§ Written exercise
Render the following material again verbatim, leaving nothing out.

§ Recorded data
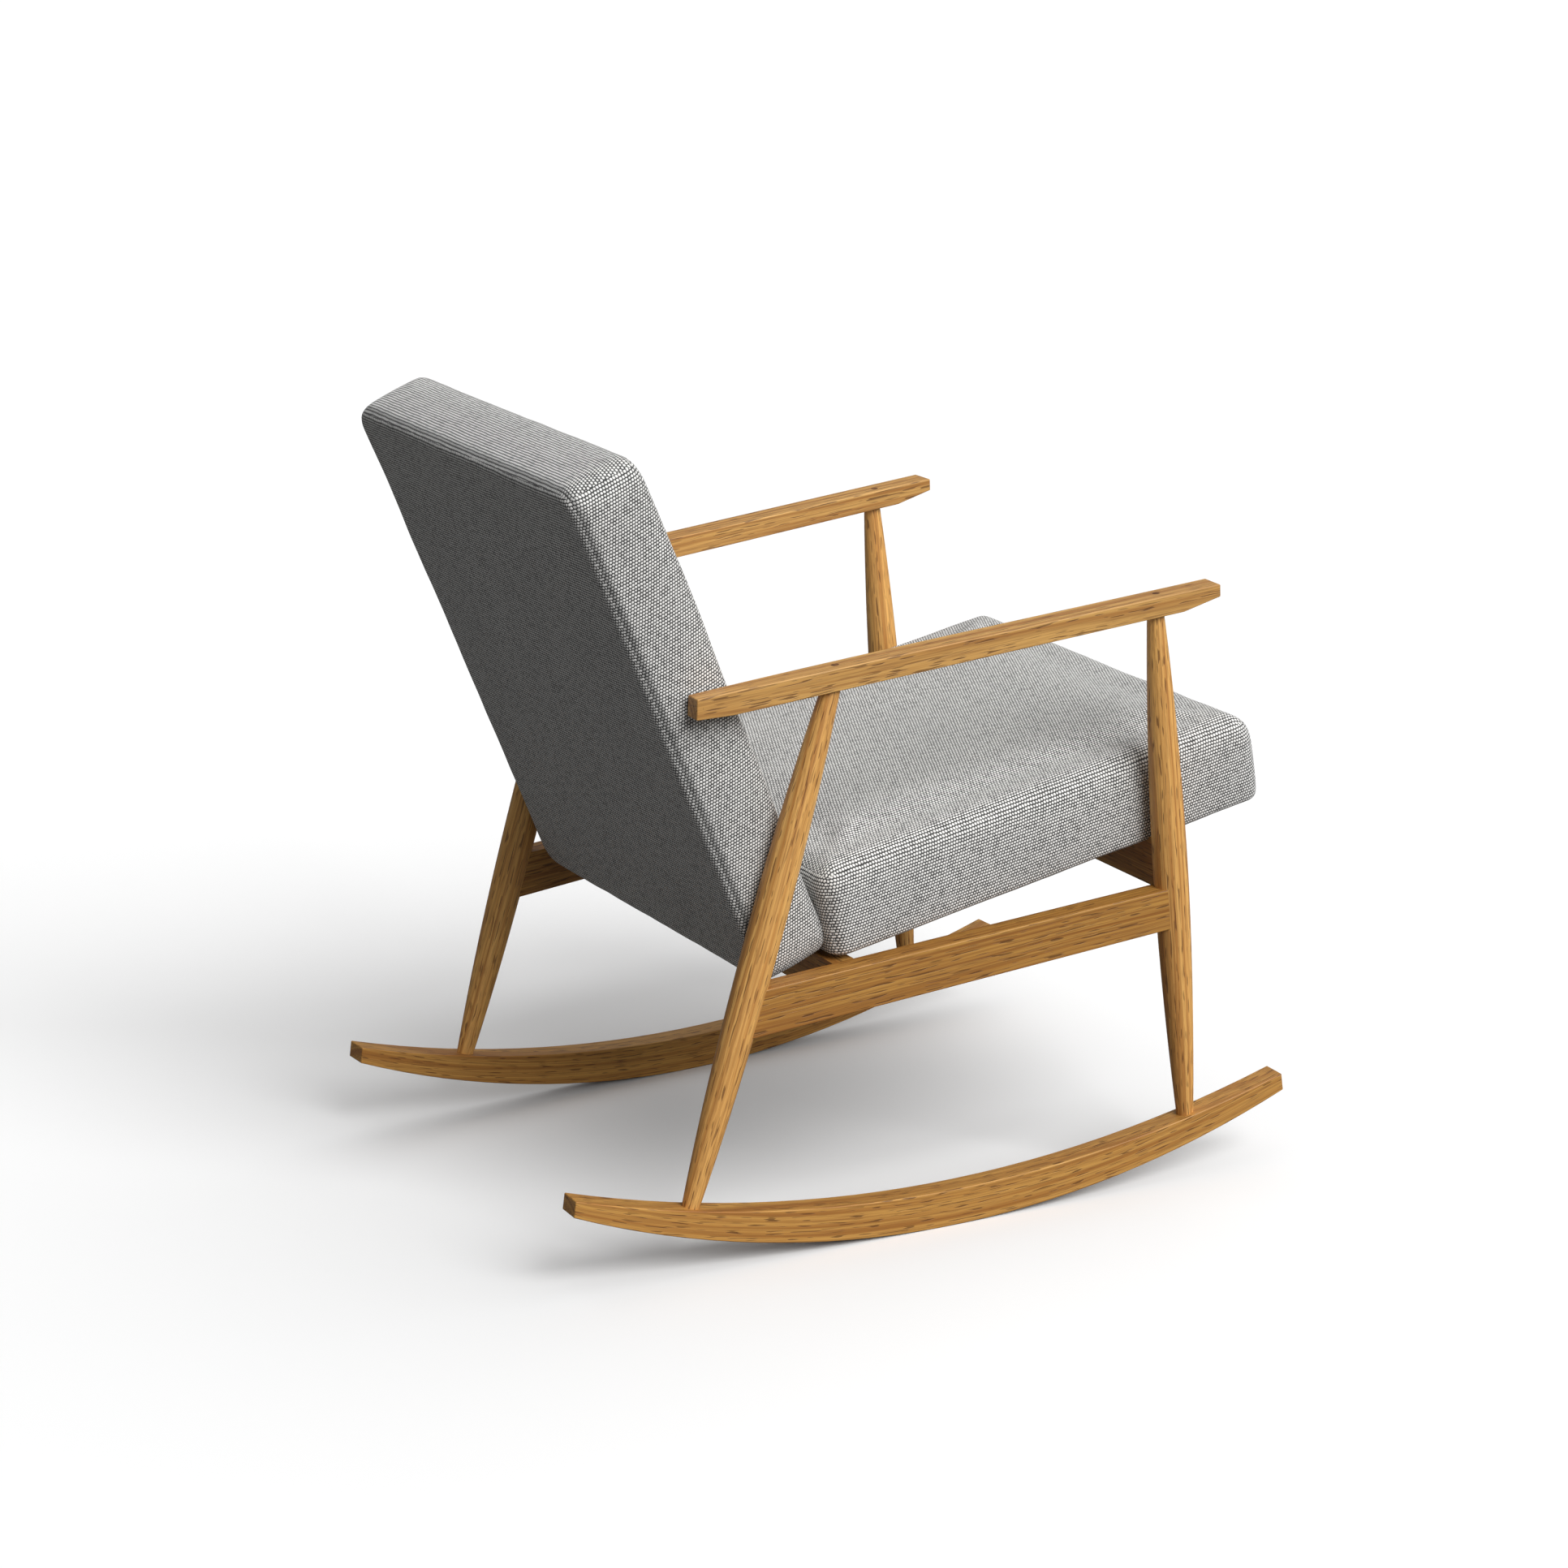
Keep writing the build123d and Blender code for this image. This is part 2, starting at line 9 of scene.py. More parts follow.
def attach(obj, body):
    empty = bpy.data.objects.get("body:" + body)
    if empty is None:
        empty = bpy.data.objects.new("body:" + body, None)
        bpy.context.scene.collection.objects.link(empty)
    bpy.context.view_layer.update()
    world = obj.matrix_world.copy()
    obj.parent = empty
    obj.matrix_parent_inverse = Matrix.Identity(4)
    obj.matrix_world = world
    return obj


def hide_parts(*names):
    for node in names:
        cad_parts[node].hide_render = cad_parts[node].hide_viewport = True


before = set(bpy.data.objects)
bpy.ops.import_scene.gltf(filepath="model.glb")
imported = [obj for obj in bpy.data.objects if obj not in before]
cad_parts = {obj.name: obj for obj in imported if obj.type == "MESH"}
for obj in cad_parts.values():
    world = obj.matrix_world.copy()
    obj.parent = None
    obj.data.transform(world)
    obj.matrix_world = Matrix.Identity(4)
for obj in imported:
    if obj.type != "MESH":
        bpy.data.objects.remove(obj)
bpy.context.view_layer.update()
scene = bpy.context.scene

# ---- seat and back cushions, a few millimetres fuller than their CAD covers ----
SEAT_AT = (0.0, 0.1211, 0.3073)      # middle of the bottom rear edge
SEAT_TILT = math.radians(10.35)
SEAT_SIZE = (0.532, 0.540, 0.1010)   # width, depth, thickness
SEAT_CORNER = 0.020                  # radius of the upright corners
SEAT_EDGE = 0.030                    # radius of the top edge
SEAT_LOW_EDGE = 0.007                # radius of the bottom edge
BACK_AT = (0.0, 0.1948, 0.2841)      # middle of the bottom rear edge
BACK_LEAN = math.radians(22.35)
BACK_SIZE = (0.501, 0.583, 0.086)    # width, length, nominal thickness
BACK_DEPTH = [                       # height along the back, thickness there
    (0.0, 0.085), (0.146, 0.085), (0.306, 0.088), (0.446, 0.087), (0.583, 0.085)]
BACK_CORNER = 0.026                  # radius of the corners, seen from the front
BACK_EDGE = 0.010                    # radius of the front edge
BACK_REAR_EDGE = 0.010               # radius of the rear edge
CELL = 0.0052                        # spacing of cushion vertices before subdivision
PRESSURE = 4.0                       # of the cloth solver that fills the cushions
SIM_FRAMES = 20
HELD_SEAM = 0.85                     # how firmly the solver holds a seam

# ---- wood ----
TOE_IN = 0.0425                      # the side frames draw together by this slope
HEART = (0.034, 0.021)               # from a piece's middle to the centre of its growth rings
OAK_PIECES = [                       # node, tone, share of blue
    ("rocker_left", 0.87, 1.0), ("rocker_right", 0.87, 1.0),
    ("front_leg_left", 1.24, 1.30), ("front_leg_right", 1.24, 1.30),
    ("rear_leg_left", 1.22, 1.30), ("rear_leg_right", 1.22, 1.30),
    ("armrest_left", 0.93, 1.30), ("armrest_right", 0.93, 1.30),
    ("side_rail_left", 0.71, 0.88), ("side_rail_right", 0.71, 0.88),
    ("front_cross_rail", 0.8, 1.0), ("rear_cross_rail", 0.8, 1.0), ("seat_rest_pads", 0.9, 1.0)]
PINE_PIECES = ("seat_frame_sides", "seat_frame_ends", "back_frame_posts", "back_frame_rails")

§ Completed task
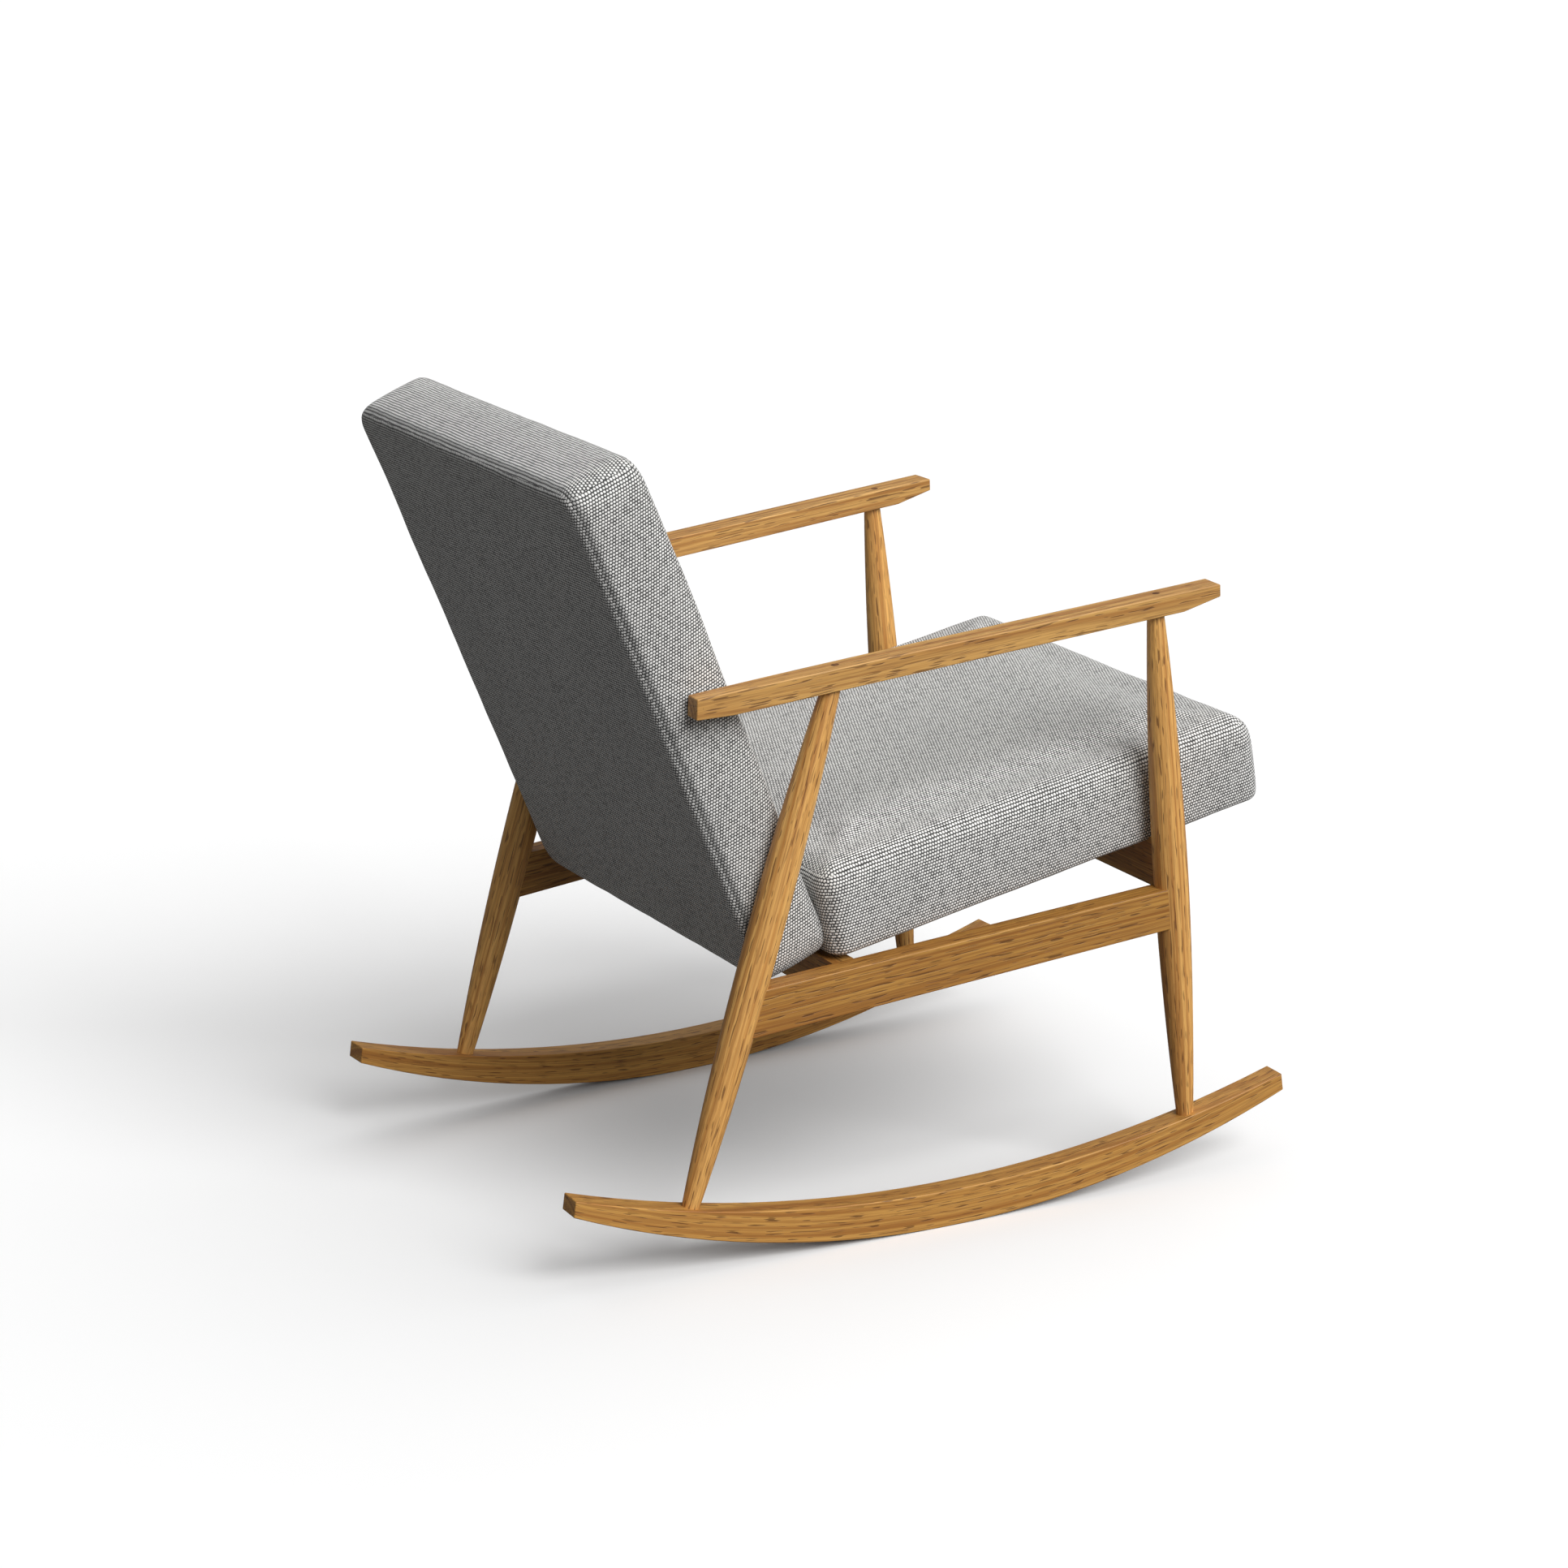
Keep writing the build123d and Blender code for this image. This is part 2, starting at line 9 of scene.py. More parts follow.
def attach(obj, body):
    empty = bpy.data.objects.get("body:" + body)
    if empty is None:
        empty = bpy.data.objects.new("body:" + body, None)
        bpy.context.scene.collection.objects.link(empty)
    bpy.context.view_layer.update()
    world = obj.matrix_world.copy()
    obj.parent = empty
    obj.matrix_parent_inverse = Matrix.Identity(4)
    obj.matrix_world = world
    return obj


def hide_parts(*names):
    for node in names:
        cad_parts[node].hide_render = cad_parts[node].hide_viewport = True


before = set(bpy.data.objects)
bpy.ops.import_scene.gltf(filepath="model.glb")
imported = [obj for obj in bpy.data.objects if obj not in before]
cad_parts = {obj.name: obj for obj in imported if obj.type == "MESH"}
for obj in cad_parts.values():
    world = obj.matrix_world.copy()
    obj.parent = None
    obj.data.transform(world)
    obj.matrix_world = Matrix.Identity(4)
for obj in imported:
    if obj.type != "MESH":
        bpy.data.objects.remove(obj)
bpy.context.view_layer.update()
scene = bpy.context.scene

# ---- seat and back cushions, a few millimetres fuller than their CAD covers ----
SEAT_AT = (0.0, 0.1211, 0.3073)      # middle of the bottom rear edge
SEAT_TILT = math.radians(10.35)
SEAT_SIZE = (0.532, 0.540, 0.1010)   # width, depth, thickness
SEAT_CORNER = 0.020                  # radius of the upright corners
SEAT_EDGE = 0.030                    # radius of the top edge
SEAT_LOW_EDGE = 0.007                # radius of the bottom edge
BACK_AT = (0.0, 0.1948, 0.2841)      # middle of the bottom rear edge
BACK_LEAN = math.radians(22.35)
BACK_SIZE = (0.501, 0.583, 0.086)    # width, length, nominal thickness
BACK_DEPTH = [                       # height along the back, thickness there
    (0.0, 0.085), (0.146, 0.085), (0.306, 0.088), (0.446, 0.087), (0.583, 0.085)]
BACK_CORNER = 0.026                  # radius of the corners, seen from the front
BACK_EDGE = 0.010                    # radius of the front edge
BACK_REAR_EDGE = 0.010               # radius of the rear edge
CELL = 0.0052                        # spacing of cushion vertices before subdivision
PRESSURE = 4.0                       # of the cloth solver that fills the cushions
SIM_FRAMES = 20
HELD_SEAM = 0.85                     # how firmly the solver holds a seam

# ---- wood ----
TOE_IN = 0.0425                      # the side frames draw together by this slope
HEART = (0.034, 0.021)               # from a piece's middle to the centre of its growth rings
OAK_PIECES = [                       # node, tone, share of blue
    ("rocker_left", 0.87, 1.0), ("rocker_right", 0.87, 1.0),
    ("front_leg_left", 1.24, 1.30), ("front_leg_right", 1.24, 1.30),
    ("rear_leg_left", 1.22, 1.30), ("rear_leg_right", 1.22, 1.30),
    ("armrest_left", 0.93, 1.30), ("armrest_right", 0.93, 1.30),
    ("side_rail_left", 0.71, 0.88), ("side_rail_right", 0.71, 0.88),
    ("front_cross_rail", 0.8, 1.0), ("rear_cross_rail", 0.8, 1.0), ("seat_rest_pads", 0.9, 1.0)]
PINE_PIECES = ("seat_frame_sides", "seat_frame_ends", "back_frame_posts", "back_frame_rails")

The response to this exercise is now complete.